- **GIVEN INFORMATION**
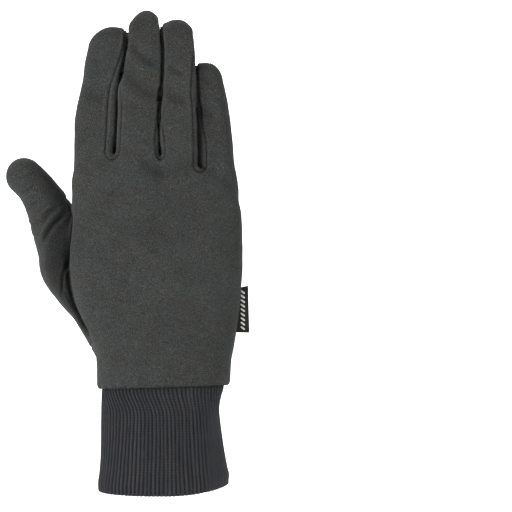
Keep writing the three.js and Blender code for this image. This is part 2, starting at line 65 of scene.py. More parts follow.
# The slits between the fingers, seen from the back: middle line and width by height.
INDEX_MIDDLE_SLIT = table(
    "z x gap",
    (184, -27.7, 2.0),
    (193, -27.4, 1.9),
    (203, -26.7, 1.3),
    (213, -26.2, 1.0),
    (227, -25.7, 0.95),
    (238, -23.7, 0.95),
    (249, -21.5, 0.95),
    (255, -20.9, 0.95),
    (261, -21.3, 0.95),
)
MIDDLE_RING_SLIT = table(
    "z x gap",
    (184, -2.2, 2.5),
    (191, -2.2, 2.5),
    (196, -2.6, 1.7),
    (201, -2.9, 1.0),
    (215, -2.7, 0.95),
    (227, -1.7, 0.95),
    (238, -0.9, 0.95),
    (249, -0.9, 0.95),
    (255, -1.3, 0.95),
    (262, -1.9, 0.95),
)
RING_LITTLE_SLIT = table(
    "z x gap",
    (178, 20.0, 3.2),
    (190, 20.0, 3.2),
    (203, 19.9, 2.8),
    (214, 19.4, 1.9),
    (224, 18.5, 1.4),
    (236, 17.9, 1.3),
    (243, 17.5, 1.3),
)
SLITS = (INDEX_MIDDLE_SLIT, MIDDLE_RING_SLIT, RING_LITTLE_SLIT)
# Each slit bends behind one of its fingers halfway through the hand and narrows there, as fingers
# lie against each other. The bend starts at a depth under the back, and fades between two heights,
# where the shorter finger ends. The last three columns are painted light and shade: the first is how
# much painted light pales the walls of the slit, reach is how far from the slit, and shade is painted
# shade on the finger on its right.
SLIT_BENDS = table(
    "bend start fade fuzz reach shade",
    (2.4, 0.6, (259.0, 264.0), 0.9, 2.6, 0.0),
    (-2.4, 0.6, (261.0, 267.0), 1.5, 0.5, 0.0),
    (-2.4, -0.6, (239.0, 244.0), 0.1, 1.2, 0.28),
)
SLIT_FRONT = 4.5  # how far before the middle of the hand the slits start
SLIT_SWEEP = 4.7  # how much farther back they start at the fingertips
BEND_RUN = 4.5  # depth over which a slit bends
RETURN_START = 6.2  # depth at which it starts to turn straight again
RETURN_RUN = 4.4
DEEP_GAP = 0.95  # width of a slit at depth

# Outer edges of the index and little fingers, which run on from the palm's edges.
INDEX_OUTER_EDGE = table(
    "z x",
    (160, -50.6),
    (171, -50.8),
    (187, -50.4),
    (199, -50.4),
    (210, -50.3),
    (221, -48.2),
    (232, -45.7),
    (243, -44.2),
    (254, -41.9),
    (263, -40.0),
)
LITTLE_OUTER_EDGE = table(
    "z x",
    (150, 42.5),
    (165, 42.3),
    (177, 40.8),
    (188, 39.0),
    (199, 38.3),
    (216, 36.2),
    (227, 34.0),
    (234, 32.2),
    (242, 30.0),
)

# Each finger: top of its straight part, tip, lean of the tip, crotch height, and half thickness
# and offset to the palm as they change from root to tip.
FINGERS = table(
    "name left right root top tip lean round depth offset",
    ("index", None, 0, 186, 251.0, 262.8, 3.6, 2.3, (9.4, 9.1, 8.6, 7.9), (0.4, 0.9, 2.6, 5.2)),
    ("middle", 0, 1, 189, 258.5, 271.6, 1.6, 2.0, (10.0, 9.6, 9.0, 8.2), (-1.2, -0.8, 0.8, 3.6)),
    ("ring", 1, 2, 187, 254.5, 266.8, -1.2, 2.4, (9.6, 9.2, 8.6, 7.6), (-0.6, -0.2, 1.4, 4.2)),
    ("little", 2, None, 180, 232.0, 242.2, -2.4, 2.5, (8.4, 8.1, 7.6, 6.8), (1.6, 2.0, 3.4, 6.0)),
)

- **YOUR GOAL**
Reproduce each line verbatim.

- **RESULT OF THE EXERCISE**
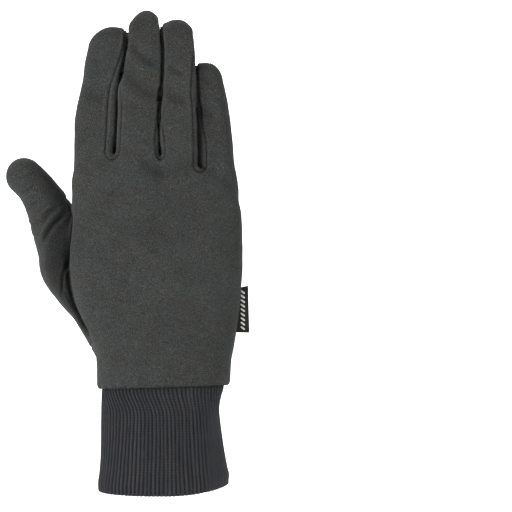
Keep writing the three.js and Blender code for this image. This is part 2, starting at line 65 of scene.py. More parts follow.
# The slits between the fingers, seen from the back: middle line and width by height.
INDEX_MIDDLE_SLIT = table(
    "z x gap",
    (184, -27.7, 2.0),
    (193, -27.4, 1.9),
    (203, -26.7, 1.3),
    (213, -26.2, 1.0),
    (227, -25.7, 0.95),
    (238, -23.7, 0.95),
    (249, -21.5, 0.95),
    (255, -20.9, 0.95),
    (261, -21.3, 0.95),
)
MIDDLE_RING_SLIT = table(
    "z x gap",
    (184, -2.2, 2.5),
    (191, -2.2, 2.5),
    (196, -2.6, 1.7),
    (201, -2.9, 1.0),
    (215, -2.7, 0.95),
    (227, -1.7, 0.95),
    (238, -0.9, 0.95),
    (249, -0.9, 0.95),
    (255, -1.3, 0.95),
    (262, -1.9, 0.95),
)
RING_LITTLE_SLIT = table(
    "z x gap",
    (178, 20.0, 3.2),
    (190, 20.0, 3.2),
    (203, 19.9, 2.8),
    (214, 19.4, 1.9),
    (224, 18.5, 1.4),
    (236, 17.9, 1.3),
    (243, 17.5, 1.3),
)
SLITS = (INDEX_MIDDLE_SLIT, MIDDLE_RING_SLIT, RING_LITTLE_SLIT)
# Each slit bends behind one of its fingers halfway through the hand and narrows there, as fingers
# lie against each other. The bend starts at a depth under the back, and fades between two heights,
# where the shorter finger ends. The last three columns are painted light and shade: the first is how
# much painted light pales the walls of the slit, reach is how far from the slit, and shade is painted
# shade on the finger on its right.
SLIT_BENDS = table(
    "bend start fade fuzz reach shade",
    (2.4, 0.6, (259.0, 264.0), 0.9, 2.6, 0.0),
    (-2.4, 0.6, (261.0, 267.0), 1.5, 0.5, 0.0),
    (-2.4, -0.6, (239.0, 244.0), 0.1, 1.2, 0.28),
)
SLIT_FRONT = 4.5  # how far before the middle of the hand the slits start
SLIT_SWEEP = 4.7  # how much farther back they start at the fingertips
BEND_RUN = 4.5  # depth over which a slit bends
RETURN_START = 6.2  # depth at which it starts to turn straight again
RETURN_RUN = 4.4
DEEP_GAP = 0.95  # width of a slit at depth

# Outer edges of the index and little fingers, which run on from the palm's edges.
INDEX_OUTER_EDGE = table(
    "z x",
    (160, -50.6),
    (171, -50.8),
    (187, -50.4),
    (199, -50.4),
    (210, -50.3),
    (221, -48.2),
    (232, -45.7),
    (243, -44.2),
    (254, -41.9),
    (263, -40.0),
)
LITTLE_OUTER_EDGE = table(
    "z x",
    (150, 42.5),
    (165, 42.3),
    (177, 40.8),
    (188, 39.0),
    (199, 38.3),
    (216, 36.2),
    (227, 34.0),
    (234, 32.2),
    (242, 30.0),
)

# Each finger: top of its straight part, tip, lean of the tip, crotch height, and half thickness
# and offset to the palm as they change from root to tip.
FINGERS = table(
    "name left right root top tip lean round depth offset",
    ("index", None, 0, 186, 251.0, 262.8, 3.6, 2.3, (9.4, 9.1, 8.6, 7.9), (0.4, 0.9, 2.6, 5.2)),
    ("middle", 0, 1, 189, 258.5, 271.6, 1.6, 2.0, (10.0, 9.6, 9.0, 8.2), (-1.2, -0.8, 0.8, 3.6)),
    ("ring", 1, 2, 187, 254.5, 266.8, -1.2, 2.4, (9.6, 9.2, 8.6, 7.6), (-0.6, -0.2, 1.4, 4.2)),
    ("little", 2, None, 180, 232.0, 242.2, -2.4, 2.5, (8.4, 8.1, 7.6, 6.8), (1.6, 2.0, 3.4, 6.0)),
)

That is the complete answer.